Why does the confusion exist?
Several factors have contributed to the Islam = Arabic/Arab association in Western minds:
The Arab world is Islam’s birthplace. Makkah and Madinah — the two holiest cities in Islam — are in Saudi Arabia. The Prophet ﷺ was Arab. The Quran is in Arabic. These historical facts create a natural association.
Arab scholars and Muslim intellectual history. The classical period of Islamic intellectual flourishing — the Islamic Golden Age — was largely conducted in Arabic even by non-Arab scholars. Persian, Central Asian, and other scholars wrote their major works in Arabic, which was the lingua franca of Islamic scholarship.

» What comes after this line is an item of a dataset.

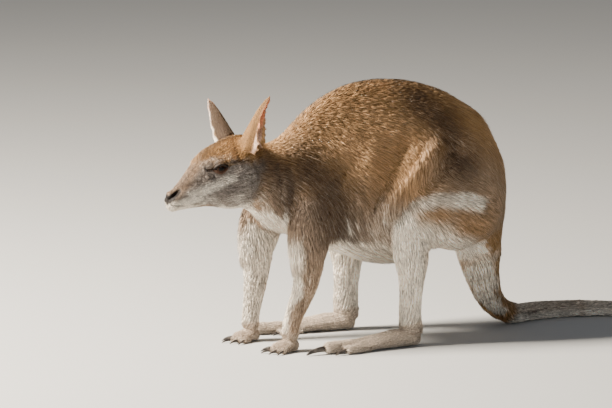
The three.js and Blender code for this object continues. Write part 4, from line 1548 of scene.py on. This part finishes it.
class WALLABY_OT_stage(bpy.types.Operator):
    """Pale floor, soft lights and the camera"""
    bl_idname = "wallaby.stage"
    bl_label = "Stage"

    def execute(self, context):
        scene, settings = context.scene, context.scene.wallaby_stage
        deselect()
        bpy.ops.mesh.primitive_plane_add(size=FLOOR_SIZE, location=(0, 0, 0))
        floor = context.object
        floor.name = "studio_floor"
        floor.data.materials.append(floor_material(scene.wallaby_colours))
        across, rise = settings.azimuth, settings.elevation
        level = math.cos(rise)
        way = Vector((math.sin(across) * level, -math.cos(across) * level, math.sin(rise)))
        target = Vector(settings.target)
        camera = bpy.data.objects.new("camera", bpy.data.cameras.new("camera"))
        scene.collection.objects.link(camera)
        camera.data.lens = settings.lens
        camera.data.sensor_width = SENSOR_WIDTH
        aimed(camera, target + way * settings.distance, target)
        scene.camera = camera
        for name, (place, size, colour) in LAMPS.items():
            light = bpy.data.lights.new(name, "AREA")
            light.energy, light.size, light.color = getattr(settings, name), size, colour
            lamp = bpy.data.objects.new(name, light)
            scene.collection.objects.link(lamp)
            aimed(lamp, place, LIT_PLACE)
        world = bpy.data.worlds.new("studio")
        world.use_nodes = True
        background = world.node_tree.nodes["Background"]
        background.inputs["Color"].default_value = SKY_COLOUR
        background.inputs["Strength"].default_value = settings.world
        scene.world = world
        scene.view_settings.look = "AgX - Punchy"
        return {"FINISHED"}


OPERATORS = (WALLABY_OT_skin, WALLABY_OT_coat, WALLABY_OT_eyes, WALLABY_OT_claws, WALLABY_OT_stage)


class WALLABY_PT_model(bpy.types.Panel):
    """Lists the steps that build the wallaby"""
    bl_idname = "WALLABY_PT_model"
    bl_label = "Wallaby"
    bl_space_type = "VIEW_3D"
    bl_region_type = "UI"
    bl_category = "Wallaby"

    def draw(self, context):
        for operator in OPERATORS:
            self.layout.operator(operator.bl_idname)
        for name, kind in SETTINGS.items():
            box = self.layout.box()
            for field in kind.__annotations__:
                box.prop(getattr(context.scene, name), field)


CLASSES = (*SETTINGS.values(), *OPERATORS, WALLABY_PT_model)


def register():
    """Adds the classes and the scene's settings."""
    for kind in CLASSES:
        bpy.utils.register_class(kind)
    for name, kind in SETTINGS.items():
        setattr(bpy.types.Scene, name, PointerProperty(type=kind))


def unregister():
    """Removes the settings and the classes."""
    for name in SETTINGS:
        delattr(bpy.types.Scene, name)
    for kind in reversed(CLASSES):
        bpy.utils.unregister_class(kind)


def main():
    """Builds the whole model."""
    register()
    bpy.ops.wallaby.skin()
    bpy.ops.wallaby.coat()
    bpy.ops.wallaby.eyes()
    bpy.ops.wallaby.claws()
    bpy.ops.wallaby.stage()


if __name__ == "__main__":
    main()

Western media representation. In American and European media, “Muslim” is often visually represented by Arab men — which reflects both the geographic proximity of the Arab world to Europe and the historical context of post-9/11 media framing. This representation systematically undercounts Southeast Asian, South Asian, African, and other Muslim communities.
The overlap between Arab identity and Muslim identity in some regions. In countries like Egypt, Jordan, and Morocco, Arab identity and Muslim identity are closely intertwined for the majority. This overlap in specific places is then incorrectly generalized to all Muslims globally.
The beauty of a religion that transcends language
One of the most remarkable things about Islam is the coexistence of a shared sacred language (Arabic) with an extraordinary diversity of local languages, cultures, and traditions. The Nigerian Hausa Muslim, the Malaysian Malay Muslim, the Pakistani Punjabi Muslim, and the Moroccan Berber Muslim all pray the same Arabic words in the same Arabic sequence — and then live their Islamic lives through entirely different languages, foods, music, clothing traditions, and cultural expressions.
Islam’s relationship with Arabic is not that all Muslims speak Arabic. It is that all Muslims pray in Arabic — that the liturgical language creates a unity across the world’s most diverse religion that does not require cultural homogenization. You can be deeply, authentically Muslim in any language. You simply worship in Arabic.